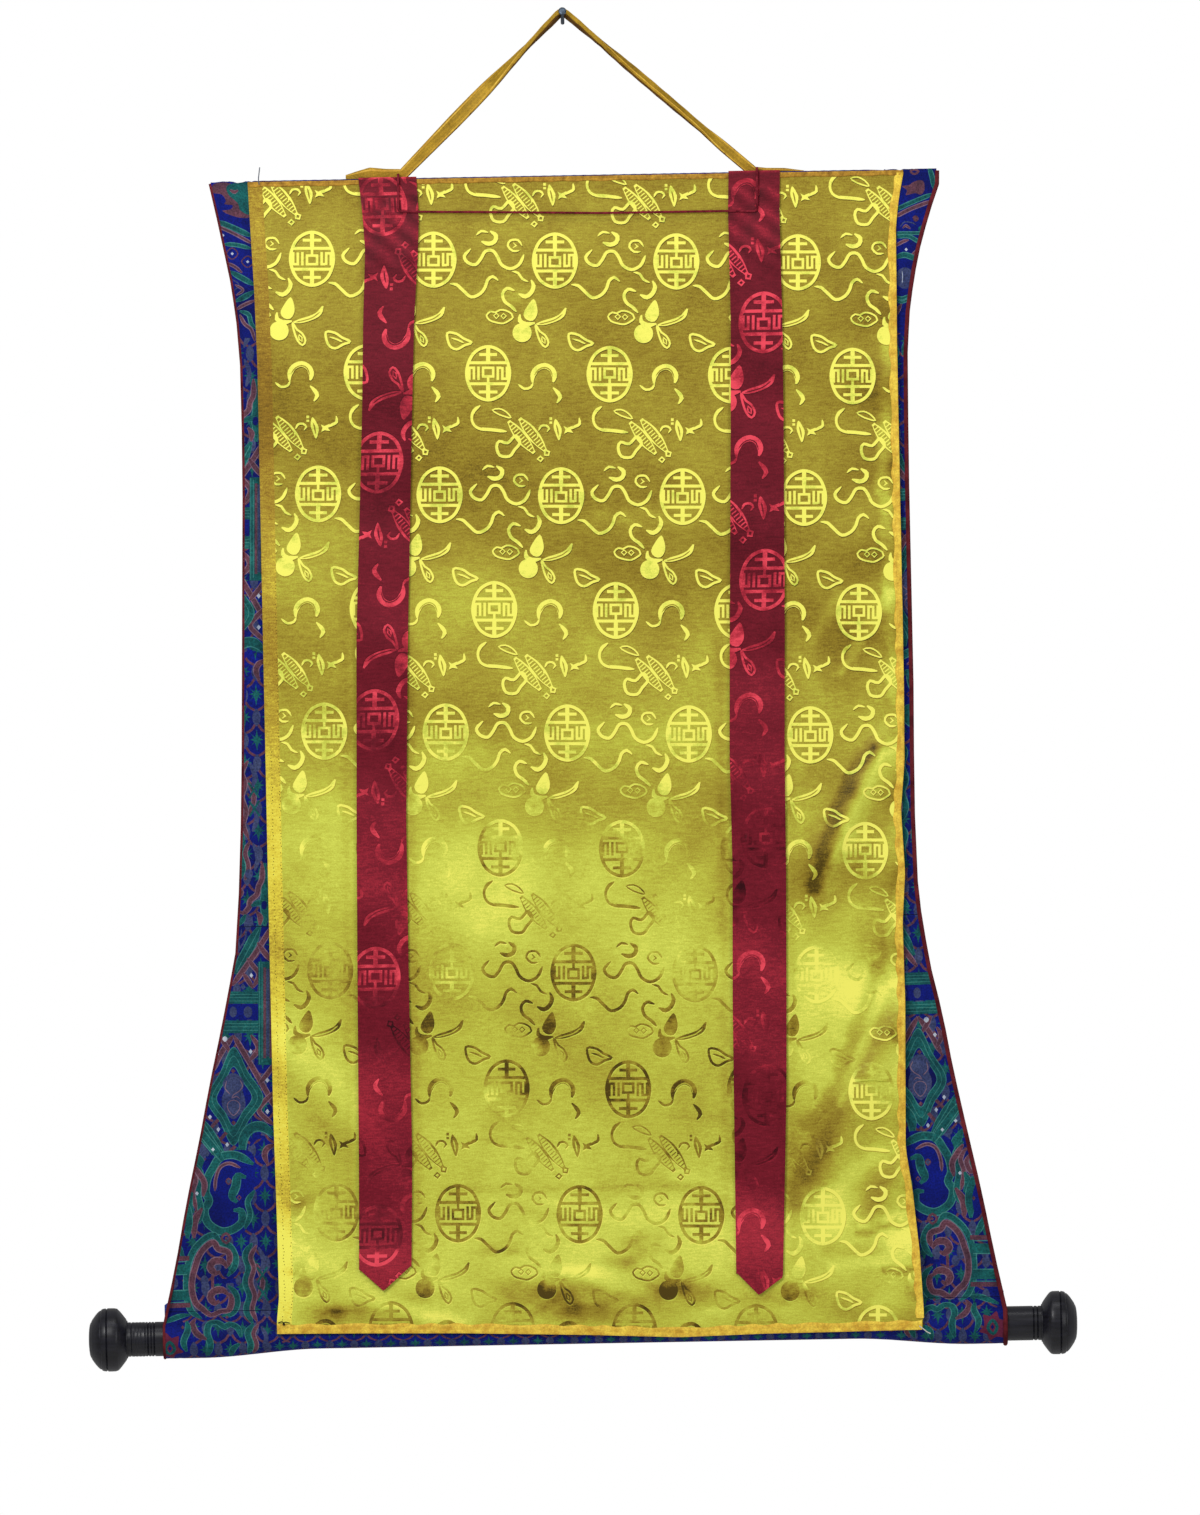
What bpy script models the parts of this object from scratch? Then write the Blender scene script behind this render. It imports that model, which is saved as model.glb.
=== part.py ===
"""Thangka scroll painting hanging from a wall nail, with its silk veil let down.

Frame: metres, +Z up. The origin is where the nail enters the wall. The wall
is the plane y = 0, everything hangs in front of it at y < 0, and the veil's
face looks along -Y. Lengths below are in millimetres until the last step.
"""

import math

import bmesh
import bpy
import numpy as np
from mathutils import Vector

MM = 0.001

# Hanging height and depth
Z_TOP = -139.95
Z_SEAM = -1154.0
Y_TOP = -9.8
Y_SEAM = -30.0
Z_ROD = -1179.0
Y_ROD = -30.0

# Cloth
MOUNT_THICK = 2.0
SILK_THICK = 1.2
STRAP_FLAT_HALF = 1.2
GAP = 0.3
EDGE_GAP = 0.8
HEM_MID_RADIUS = 1.15
HEM_DEPTH = 22.0
SEAM_ALLOWANCE = 7.0
PIPING_LEFT_RADIUS = 1.3
PIPING_RIGHT_RADIUS = 2.1
CORD_RADIUS = 1.1

# Rod and knobs
ROD_RADIUS = 9.0
TENON_RADIUS = 6.0
TENON_LENGTH = 20.0
SOCKET_DEPTH = 22.0
NECK_RADIUS = 15.5
NECK_IN_LEFT = -355.0
NECK_IN_RIGHT = 352.0
SHOULDER_LEFT = -412.7
SHOULDER_RIGHT = 409.2
KNOB_LENGTH_LEFT = 35.1
KNOB_LENGTH_RIGHT = 32.4

# Nail
NAIL_TILT = math.radians(19.0)
NAIL_RADIUS = 1.7
NAIL_LENGTH = 28.5
NAIL_HEAD_RADIUS = 3.6
NAIL_HEAD_THICK = 1.8
STRAP_AT = 11.0
STRAP_CLEAR = 0.5

# Outlines as (z, x) pairs, from top to bottom
MOUNT_LEFT = [(-138, -322), (-168, -315.5), (-198, -309.5), (-228, -303.7),
              (-262, -299), (-310, -295.8), (-400, -295.6), (-590, -299.6),
              (-700, -302), (-780, -305.8), (-835, -310), (-900, -323.5),
              (-950, -335), (-1000, -345), (-1060, -358.5), (-1110, -368),
              (-1150, -377), (-1175, -380.8), (-1198, -380.8)]
MOUNT_RIGHT = [(-138, 337), (-152, 336.6), (-176, 328), (-205, 319.3),
               (-236, 312.5), (-268, 307.8), (-304, 305.5), (-400, 304.5),
               (-600, 305.2), (-700, 304), (-770, 304.8), (-815, 309),
               (-860, 316.6), (-900, 325.9), (-950, 334.5), (-1000, 345),
               (-1060, 358), (-1110, 367.3), (-1155, 376.3), (-1175, 378.7),
               (-1198, 378.4)]
VEIL_LEFT = [(-138, -286.5), (-178, -284.8), (-238, -282.1), (-305, -280.4),
             (-587, -279.7), (-807, -279), (-976, -278.2), (-1074, -276.6),
             (-1143, -275.7), (-1164, -277.9), (-1186, -278.1)]
VEIL_RIGHT = [(-138, 304.4), (-164, 299.2), (-190, 296), (-300, 295),
              (-597, 295.5), (-671, 294.7), (-715, 290.7), (-772, 293.3),
              (-818, 290.3), (-884, 291.3), (-1020, 289.2), (-1057, 294.7),
              (-1112, 299.9), (-1168, 302.7), (-1186, 302)]
VEIL_BOTTOM = [(-280, -1175), (-200, -1176), (-112, -1177.5), (0, -1181),
               (84, -1184.6), (160, -1182.8), (230, -1182.4), (304, -1181.6)]
RIBBON_LEFT_EDGES = (
    [(-138, -186.6), (-168, -183.5), (-203, -181.5), (-266, -184.4),
     (-348, -186.8), (-552, -195.6), (-714, -198.4), (-866, -200.3),
     (-1018, -201.8), (-1120, -203.4)],
    [(-138, -134.3), (-169, -132.6), (-204, -133.8), (-267, -138.5),
     (-349, -141.8), (-553, -149.2), (-715, -153.7), (-867, -154),
     (-1019, -153.8), (-1120, -156.2)])
RIBBON_LEFT_END = [(0.0, -1119.0), (0.46, -1139.0), (1.0, -1116.5)]
RIBBON_RIGHT_EDGES = (
    [(-138, 147), (-172, 145.9), (-269, 146.5), (-359, 144.9), (-558, 140.3),
     (-662, 138.2), (-765, 139), (-882, 136.9), (-971, 136.4),
     (-1077, 135.9), (-1131, 135.5)],
    [(-138, 193.3), (-173, 192.2), (-270, 193), (-359, 192.5),
     (-559, 189.9), (-663, 187.8), (-766, 187.2), (-883, 185.4),
     (-971, 183.7), (-1077, 179.7), (-1131, 177.5)])
RIBBON_RIGHT_END = [(0.0, -1128.0), (0.48, -1149.0), (1.0, -1133.0)]

# The strap's two tails and feet as (x, z, half width)
STRAP_LEFT_TAIL = [(-198, -137.0, 3.0), (-190, -137.0, 5.5),
                   (-176, -136.0, 8.5), (-162, -136.0, 7.0)]
STRAP_LEFT_FOOT = (-146.5, -134.5, 5.0)
STRAP_RIGHT_FOOT = (169.5, -138.0, 5.0)
STRAP_RIGHT_TAIL = [(181, -139.6, 5.2), (198, -140.0, 5.2), (215, -139.2, 1.8)]
STRAP_TAIL_Y = -3.3

# Heights at which the panel and the piping along its sides both have points
PANEL_ROWS = np.concatenate([np.linspace(-152, -304, 9)[:-1],
                             np.linspace(-304, -780, 9)[:-1],
                             np.linspace(-780, Z_SEAM, 15)])


for old in list(bpy.data.objects):
    bpy.data.objects.remove(old, do_unlink=True)

PART = bpy.data.collections.new("thangka_scroll_painting")
bpy.context.scene.collection.children.link(PART)
CUTTERS = bpy.data.collections.new("cutters")
bpy.context.scene.collection.children.link(CUTTERS)


def smoothstep(a, b, v):
    t = np.clip((v - a) / (b - a), 0.0, 1.0)
    return t * t * (3.0 - 2.0 * t)


def table(pairs, v):
    """Linear value of a table whose first entries fall or rise steadily."""
    pairs = sorted(pairs)
    return np.interp(v, [p[0] for p in pairs], [p[1] for p in pairs])


def panel_y(x, z):
    """Middle of the brocade panel: flat, leaning out from hem to rod."""
    share = (Z_TOP - z) / (Z_TOP - Z_SEAM)
    still = smoothstep(-180.0, -300.0, z) * (1.0 - smoothstep(-1000.0, -1130.0, z))
    wave = 0.8 * np.sin(z / 43.0 + x / 120.0) * still
    return Y_TOP + (Y_SEAM - Y_TOP) * share + wave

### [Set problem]
Read through the lines above and collect those that contain the string "from".

### [Reply to the exercise]
What bpy script models the parts of this object from scratch? Then write the Blender scene script behind this render. It imports that model, which is saved as model.glb.
"""Thangka scroll painting hanging from a wall nail, with its silk veil let down.
from mathutils import Vector
# Outlines as (z, x) pairs, from top to bottom
    """Middle of the brocade panel: flat, leaning out from hem to rod."""